Maybe my standards were too high. Maybe it was too much to expect to feel comfortable at the place at which I was going to spend eight hours a day. I still don’t know. But I suppose I’ll find out. I’m pleased to report that I was able to find a new job, one that sounds like it will be a much better fit for me. It’s in a field that is something I care deeply about, and it will let me write actual paragraphs. My new employer told me that they strongly felt that my PhD is a great asset for the role they have planned for me. I’m excited to see where this goes.

At the same time, though, I can’t help but be ambivalent. A former professor of mine, who I’m now happy to count as a friend, asked if she could put my story in the department newsletter. The point is to celebrate the accomplishments of the program’s graduates, whether they found it in academia or without. I think that’s great, but I’m uncomfortable being held up as an example in case my story gets spun into one of those “Look at all the things you can do with PhD in English” marketing spiels that, at some point, I started to find unconscionable. I haven’t replied to her request yet. I’m still thinking about it.
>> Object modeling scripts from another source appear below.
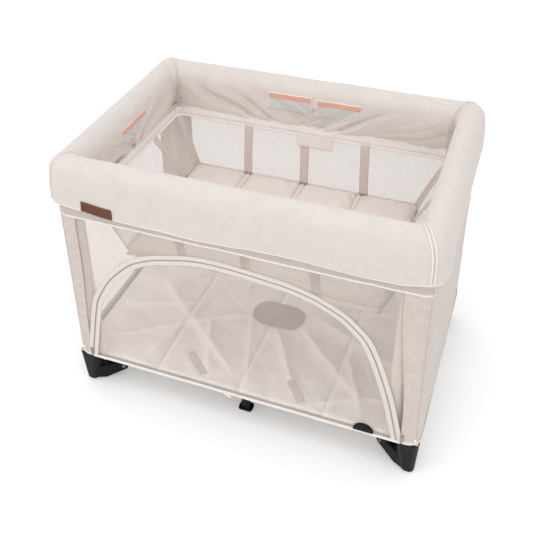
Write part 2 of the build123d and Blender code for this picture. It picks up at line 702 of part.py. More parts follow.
# Hub and middle legs.
save("hub", hub())
save("hub_pins", *hub_pins())
save("hub_handle", hub_handle())
leg_shape, mid_foot_shape = mid_leg(), mid_foot()
for side, sy in (("front", -1), ("back", 1)):
    save(f"mid_leg_{side}", to_corner(leg_shape, 1, sy))
    save(f"mid_foot_{side}", to_corner(mid_foot_shape, 1, sy))

# Rail cover and walls, each in four pieces.
cover = rail_cover()
for side, region in quarters(LENGTH / 2, WIDTH / 2).items():
    save(f"rail_cover_{side}", cover & region)
wall_shell = wall_tube(0) - wall_tube(WALL_THICK)
for side, region in quarters(wall_x, wall_y).items():
    wall = wall_shell & region
    if side == "front":
        wall -= door_prism(-GAP)
    save(f"wall_{side}", wall)
panel_depth = block(-LENGTH, LENGTH, -wall_y, -wall_y + WALL_THICK, 0, RAIL_TOP)
save("door_zip", (door_prism(0) - door_prism(ZIP_WIDTH)) & panel_depth)
save("door_panel", door_prism(ZIP_WIDTH + GAP) & panel_depth)
slider = zip_slider()
for side, sx in (("left", -1), ("right", 1)):
    save(f"zip_slider_{side}", *[to_corner(piece, sx, 1) for piece in slider])

# Floor, mattress and bassinet.
save("floor_panel", floor_panel())
save("mattress", *mattress())
save("bassinet_shell", bassinet_shell())
save("bassinet_pads", *bassinet_pads())
save("bassinet_rods", *bassinet_rods())
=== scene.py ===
import json
import logging
import math
from dataclasses import dataclass, field
from enum import Enum
from typing import Callable, ClassVar, Iterable, Sequence

import bmesh
import bpy
from mathutils import Matrix, Vector, noise


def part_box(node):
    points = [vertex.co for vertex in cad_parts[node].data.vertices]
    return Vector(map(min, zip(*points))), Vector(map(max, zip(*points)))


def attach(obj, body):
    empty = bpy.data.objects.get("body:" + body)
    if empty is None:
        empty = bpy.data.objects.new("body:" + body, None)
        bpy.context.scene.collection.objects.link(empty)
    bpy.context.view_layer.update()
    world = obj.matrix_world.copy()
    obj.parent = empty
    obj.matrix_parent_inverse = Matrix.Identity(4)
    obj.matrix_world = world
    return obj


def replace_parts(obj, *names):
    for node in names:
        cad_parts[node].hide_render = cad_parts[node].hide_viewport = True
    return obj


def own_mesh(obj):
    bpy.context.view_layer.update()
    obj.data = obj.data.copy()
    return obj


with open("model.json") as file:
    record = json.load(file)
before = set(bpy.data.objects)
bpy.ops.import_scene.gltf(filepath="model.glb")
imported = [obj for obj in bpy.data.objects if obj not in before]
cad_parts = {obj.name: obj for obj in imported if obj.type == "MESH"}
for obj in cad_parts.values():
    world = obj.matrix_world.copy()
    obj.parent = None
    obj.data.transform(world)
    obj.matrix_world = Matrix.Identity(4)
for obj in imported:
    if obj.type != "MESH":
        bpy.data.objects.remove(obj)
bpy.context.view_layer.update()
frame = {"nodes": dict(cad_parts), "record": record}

# Looks of a folding travel play yard: padded rail covers, net and cloth walls, an arched zip door,
# a floor mattress and a hanging bassinet. Metres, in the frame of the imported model: +X along the
# long side, +Y from the door to the back, +Z up.

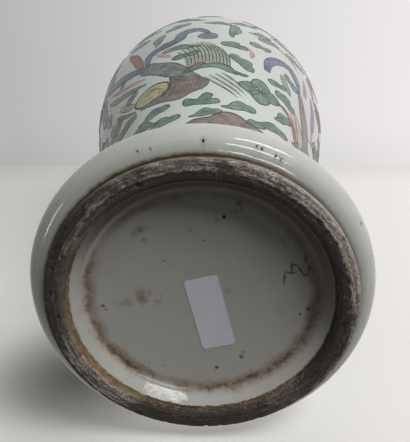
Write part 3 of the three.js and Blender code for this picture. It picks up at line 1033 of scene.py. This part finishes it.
def scene_side(middle, side):
    """One half of the painted body, with its phoenix, flower, ribbons and clouds."""
    for angle, z, length, height, lean, kind, flip in FRONT_CLOUDS:
        cloud(middle + side * angle, z, length, height, side * lean, kind, flip * side)
    phoenix(middle, side)
    flower(middle + side * 29, 147, 21, lean=4)
    for points, *rest in PLUMES + LOOSE_RIBBONS:
        ribbon(at(middle, side, points), *rest)


def ring_line(z, width, fill="line"):
    """A painted line right round the vase."""
    count = int(2 * pi * radius_at(z) / STROKE_PITCH)
    LAYERS[fill].stroke([(360 * k / count, z) for k in range(count)], width, closed=True)


def cloud_row(z, count, length, height, start=0.0, rise=4.0):
    """Clouds round the vase at about a height, each a little different."""
    for k in range(count):
        cloud(start + 360 * (k + HAND.uniform(-0.16, 0.16)) / count, z + HAND.uniform(-rise, rise),
              length * HAND.uniform(0.85, 1.12), height * HAND.uniform(0.85, 1.1), HAND.uniform(-24, 24),
              HAND.randrange(4), HAND.choice((-1, 1)))


# Shapes from side to side and from foot to top: two rocks, a stiff leaf and a hanging panel.
PEAKS = ((-1.0, 0.0), (-0.82, 0.36), (-0.6, 0.3), (-0.42, 0.72), (-0.16, 0.78), (0.0, 1.0),
         (0.26, 0.96), (0.4, 0.66), (0.62, 0.7), (0.8, 0.3), (1.0, 0.0))
BANK = ((-1.0, 0.0), (-0.95, 0.42), (-0.7, 0.7), (-0.36, 0.8), (-0.1, 0.98), (0.2, 1.0),
        (0.5, 0.86), (0.8, 0.78), (1.0, 0.4), (1.02, 0.0))
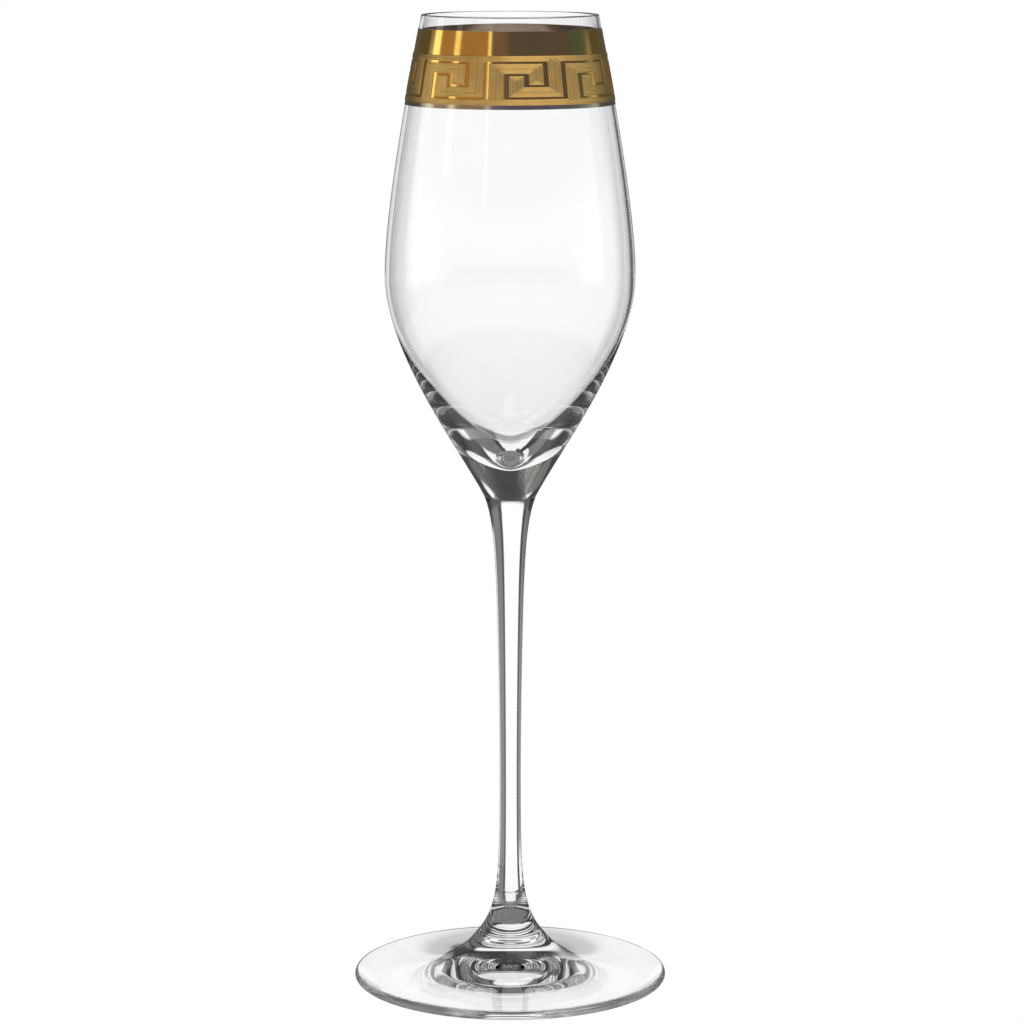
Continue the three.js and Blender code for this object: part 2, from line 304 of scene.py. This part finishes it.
def new_material(name):
    material = bpy.data.materials.new(name)
    material.use_nodes = True
    tree = material.node_tree
    shader = tree.nodes["Principled BSDF"]
    return material, tree, shader


def crystal():
    """Clear crystal, very faintly clouded."""
    material, tree, shader = new_material("crystal")
    cloud = spread(tree, noise(tree, CRYSTAL_CLOUD), 0, 1)
    tree.links.new(blend_colours(tree, cloud, (1, 1, 1), (0.988, 0.992, 0.993)), shader.inputs["Base Color"])
    shader.inputs["Roughness"].default_value = 0
    shader.inputs["IOR"].default_value = CRYSTAL_IOR
    shader.inputs["Transmission Weight"].default_value = 1
    return material


def fused_joint():
    """The hot-fused face inside the glass, which bends and stops no light."""
    material = bpy.data.materials.new("fused_joint")
    material.use_nodes = True
    tree = material.node_tree
    tree.nodes.remove(tree.nodes["Principled BSDF"])
    clear = tree.nodes.new("ShaderNodeBsdfTransparent")
    tree.links.new(clear.outputs[0], tree.nodes["Material Output"].inputs["Surface"])
    return material


def noise(tree, scale):
    """A fine unevenness in the object's own space."""
    place = tree.nodes.new("ShaderNodeTexCoord").outputs["Object"]
    texture = tree.nodes.new("ShaderNodeTexNoise")
    texture.inputs["Scale"].default_value = scale
    texture.inputs["Detail"].default_value = NOISE_DETAIL
    tree.links.new(place, texture.inputs["Vector"])
    return texture.outputs["Fac"]


def spread(tree, value, low, high):
    """The middle of a noise's range, stretched from low to high."""
    node = tree.nodes.new("ShaderNodeMapRange")
    node.inputs["From Min"].default_value = NOISE_LOW
    node.inputs["From Max"].default_value = NOISE_HIGH
    node.inputs["To Min"].default_value = low
    node.inputs["To Max"].default_value = high
    tree.links.new(value, node.inputs["Value"])
    return node.outputs[0]


MIX_SHARE, MIX_FIRST, MIX_SECOND, MIX_RESULT = 0, 6, 7, 2    # a colour Mix node's sockets


def blend_colours(tree, share, first, second):
    """Goes from the first colour, which may be a socket, to the second as the share goes from 0 to 1."""
    node = tree.nodes.new("ShaderNodeMix")
    node.data_type = "RGBA"
    tree.links.new(share, node.inputs[MIX_SHARE])
    if isinstance(first, bpy.types.NodeSocket):
        tree.links.new(first, node.inputs[MIX_FIRST])
    else:
        node.inputs[MIX_FIRST].default_value = (*first, 1)
    node.inputs[MIX_SECOND].default_value = (*second, 1)
    return node.outputs[MIX_RESULT]


def gold(name, colour, deeper, roughness, grain, bump_depth):
    """Fired gold whose colour, gloss and surface all waver a little."""
    material, tree, shader = new_material(name)
    shader.inputs["Metallic"].default_value = 1
    cloud = spread(tree, noise(tree, GOLD_CLOUD), 0, 1)
    tree.links.new(blend_colours(tree, cloud, colour, deeper), shader.inputs["Base Color"])
    fine = noise(tree, grain)
    tree.links.new(spread(tree, fine, *roughness), shader.inputs["Roughness"])
    bump = tree.nodes.new("ShaderNodeBump")
    bump.inputs["Distance"].default_value = bump_depth
    bump.inputs["Strength"].default_value = 1
    tree.links.new(fine, bump.inputs["Height"])
    tree.links.new(bump.outputs[0], shader.inputs["Normal"])
    return material


def polished_gold():
    """The burnished gold of the upper band and of the key's ground."""
    return gold("polished_gold", (0.96, 0.61, 0.14), (0.90, 0.55, 0.13), (0.07, 0.12), 1500, 0.0008 * MM)


def pale_gold():
    """The gold of the thin lower line, which is worn paler and duller."""
    return gold("pale_gold", (0.66, 0.57, 0.38), (0.55, 0.47, 0.31), (0.12, 0.20), 1500, 0.0008 * MM)


def gold_underside():
    """The gold's face against the glass, which is duller and browner than its outside."""
    return gold("gold_underside", (0.38, 0.25, 0.13), (0.26, 0.175, 0.10), (0.18, 0.26), 900, 0.001 * MM)


def matte_gold():
    """The satin gold on top of the key's lands."""
    return gold("matte_gold", (0.98, 0.67, 0.22), (0.89, 0.59, 0.19), (0.34, 0.46), 2600, 0.006 * MM)


def gold_painted_groove_shade():
    """The gold on the lands' bevels, sides and engraved lines, darker and browner than the tops: painted
    shade in these edges and creases.
    """
    return gold("gold_painted_groove_shade", (0.66, 0.42, 0.13), (0.52, 0.32, 0.10), (0.34, 0.46), 2600, 0.006 * MM)


# ---------- Glass ----------

CRYSTAL = crystal()
JOINT = fused_joint()
GLASS, CAP = 0, 1        # a glass piece's materials: its surface, and its faces at the fused joints


def add(piece, node):
    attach(piece, "root")
    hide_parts(node)


bowl_cap = [(0, BOWL_BASE), (STEM_BOWL_RADIUS, BOWL_BASE)]
foot_cap = [(0, FOOT_TOP), (STEM_FOOT_RADIUS, FOOT_TOP)]
add(turned("crystal_bowl", [(CAP, bowl_cap), (GLASS, bowl_side())], [CRYSTAL, JOINT]), "bowl")
add(
    turned(
        "crystal_stem",
        [(CAP, foot_cap), (GLASS, stem_side()), (CAP, bowl_cap[::-1])],
        [CRYSTAL, JOINT],
    ),
    "stem",
)
add(
    turned("crystal_foot", [(GLASS, foot_side()), (CAP, foot_cap[::-1])], [CRYSTAL, JOINT]),
    "foot",
)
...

But I do hope my story has some value to those who are embarking on a similar journey. If I could offer any advice, the first thing I’d say is that it’s not you. It’s probably not your fault you can’t find a job in academia. It probably won’t be your fault if you can’t find one without, at least not immediately. It’s really, really hard. The second point I want to emphasize is this: there are a lot of good, well-meaning #post-ac and #alt-ac advocates out there. There are also a good many who mistakenly think that because they found a job where they daily use the skills they built during their advanced degrees that everyone can and will. I’ve spoken to a few who are convinced that regardless of what kind of a job you get, you can “make it your own” and bring those skills to bear. This person obviously didn’t work where I did. If you end up in a situation where you realize the value of your degree on a regular basis, bully for you. But not all of us will be so lucky, and I think many who are that lucky don’t realize just how many factors had to come together to make it happen. And finally, there’s a lot to be said for mindset. I think a good part of my problem was that I still was—still am—an academic in my own mind. I don’t know what I can do to break that mindset yet. If you figure it out, let me know.








[1] I am in no way suggesting that the terrible conditions endured by part-time faculty are in any way “worth it” because they sometimes to get to teach topics they care about. If it were, I would have never left.




[2] Since leaving academia, there has not been a single permanent, full-time job posted in this country in my field. I guess it was the right choice.